IASB staff asked the IASB for proper direction. The vote that followed was characterised by a Board Member as follows:

  • 7 Board Members would stop work on the Claims Approach now
  • 4 Board Members want the staff to pursue the Claims Approach further
  • 3 Board Members would not want exploration of the Claims Approach to hinder the progress on the FASB's Liabilities and Equity project, but would not want to lose the benefit of the work and analysis done to date.

This would seem to suggest that the IASB would not want additional staff effort to be expended on the topic.

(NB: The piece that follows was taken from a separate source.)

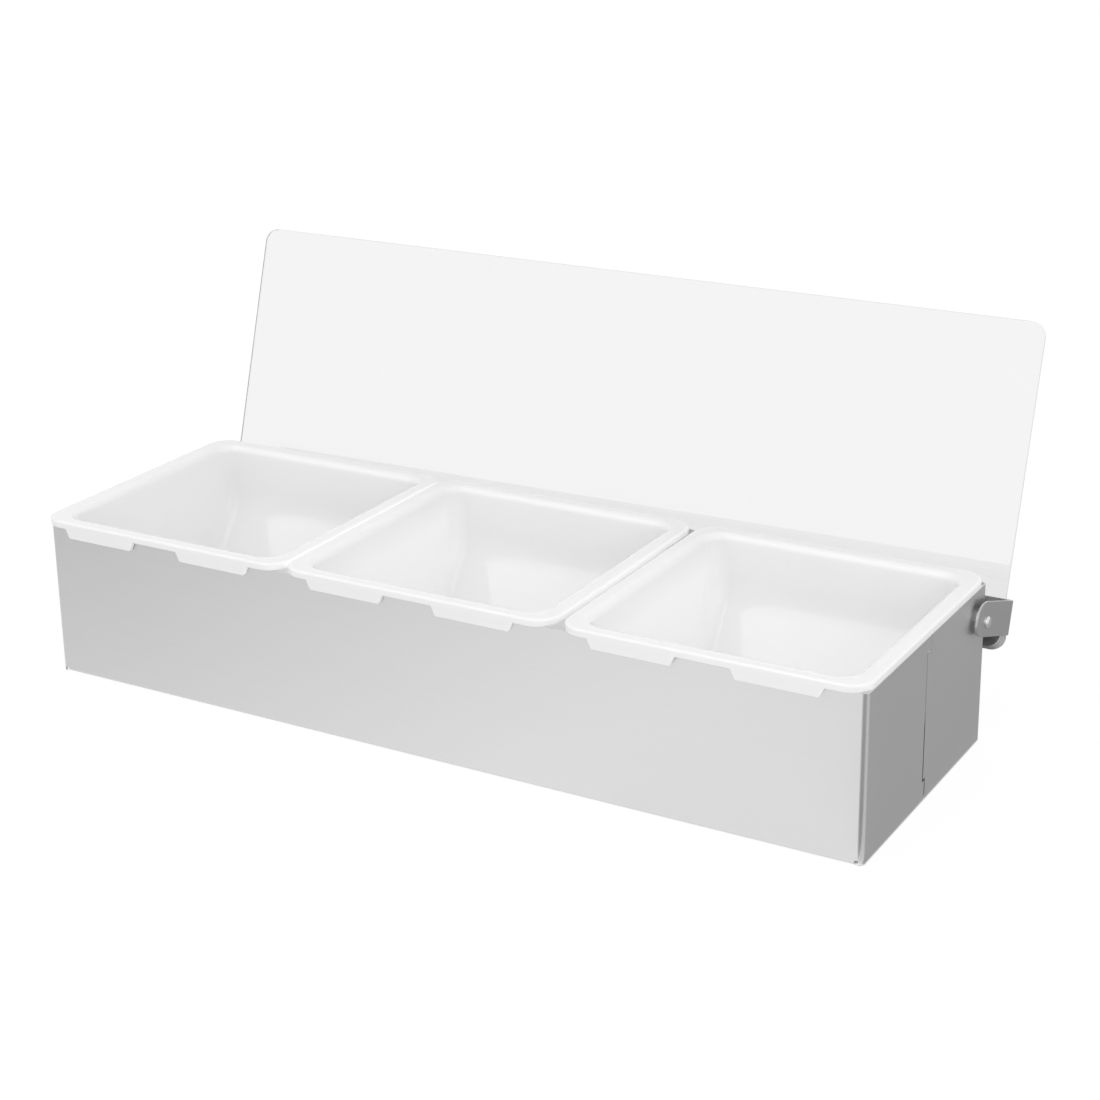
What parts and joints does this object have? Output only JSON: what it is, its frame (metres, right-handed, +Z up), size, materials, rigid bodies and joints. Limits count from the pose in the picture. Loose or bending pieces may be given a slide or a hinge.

However, given that the FASB has not discussed this issue, and the project is a joint project, a final decision will not be made until the FASB had the opportunity to discuss it.

Phase A: Objective and Qualitative Characteristics

Comment Letter Analysis

The IASB staff introduced their analysis of comments received on the IASB's Discussion Paper Preliminary Views on an Improved Conceptual Framework for Financial Reporting: The objective of financial reporting and the qualitative characteristics of decision-useful financial reporting information. The staff suggested that the Board defer debating the issues raised in the comment letters until future meetings. The staff analysis is available in the Observer Notes section of the IASB's website.

Objective of financial reporting: Stewardship

This was one of the most contentious aspects of the Discussion Paper, and 86% of respondents who commented on this aspect of the DP did not support the Board's proposals. There was general agreement among Board Members that they had not expressed themselves well: Stewardship is important in that management is responsible for the resources committed to it. How well management has used those resources is important when making decisions about future resource allocations. However, Board Members noted also that there was no consensus among commentators on what 'stewardship' means; respondents clearly had different notions in mind. It was important to some Board Members that the notion of stewardship being equated with 'things under the control of management' ('operating' performance) be rejected.

Later in the session, the staff suggested that, in addition to informal discussions with individual respondents aimed at understanding their comments, there might be an opportunity to hold a public meeting to discuss this issue. This might be held either (a) after the Boards redeliberate the issue, but before exposure, or (b) during the exposure phase of this part of the Framework. No decision was made.


Some commentators had asked that internal users be identified as potential users of general purpose financial reporting. Board Members noted that, in large corporate groups, some managers relied heavily on the external reporting, because to develop special internal reporting systems would be too costly. Board Members acknowledged this, but did not think that this changed the objective of general purpose financial reporting, nor the primary focus on external users.

The Board acknowledged that it had probably contributed to respondents' confusion by issuing its Discussion Paper at about the same time as the CFA Institute's Comprehensive Business Reporting Model: Financial Reporting for Investors. The two documents defined their user groups differently, although both concentrated on the information needs of the residual equity holders as being the class of users most reliant on general purpose financial statements.

The comment letter analysis discussed various other issues raised on the Objective section of the Discussion Paper, but these issues were not discussed at this session. They will be addressed when the Board redeliberates this section.

Qualitative characteristics

Relevance. The Board noted that a substantial proportion of respondents had criticised as vague the proposed description of relevance - something 'capable of making a difference'. The respondents suggested that the vagueness might inappropriately broaden the definition. However, Board Members noted that the phrase was used by securities regulators, which is why the Board had used it.

Faithful representation. Again, a substantial majority of commentators had opposed the Boards' proposals to use the term 'faithful representation' instead of 'reliable' as a principal qualitative characteristic. Board Members took note, but also thought that some commentators might have been thinking of 'reliability' in terms of a recognition principle. The Board asked the staff to undertake further analysis of how commentators understood 'reliable', so that they might respond to the criticisms in a more informed way.

Understandability. A significant proportion of commentators had argued that the 'understandability' characteristic should require making financial statements understandable for the common user and should place less emphasis on sophisticated users. Board members noted that the word can be used to mean 'understandability of a Standard', 'understandability of the accounting it produces', and 'understandability of the financial reporting'. The Board appeared to have sympathy for these issues and would look at them in more detail when it redeliberated the topic.

Constraints in financial reporting

There was a brief discussion of the analysis of comments on the constraints on financial reporting and whether additional qualitative characteristics should be added.

Next steps

The staff intends to return to the Board with issues for redeliberation on at least three occasions:

  • at the Joint IASB/FASB meeting in April 2007, when issues such as the authority and place in the [IAS 8] hierarchy will be discussed;
  • at the separate Board meetings to be held in April 2007, at which matters in Chapter 2 (Qualitative Characteristics) will be discussed
  • at the separate Board meetings in May/June 2007, at which Chapter 1 issues (Objectives, etc) will be discussed.

The staff is still hopeful that an Exposure Draft of the two chapters will be issued in the third quarter of 2007, but is aware that the timetable might slip a bit.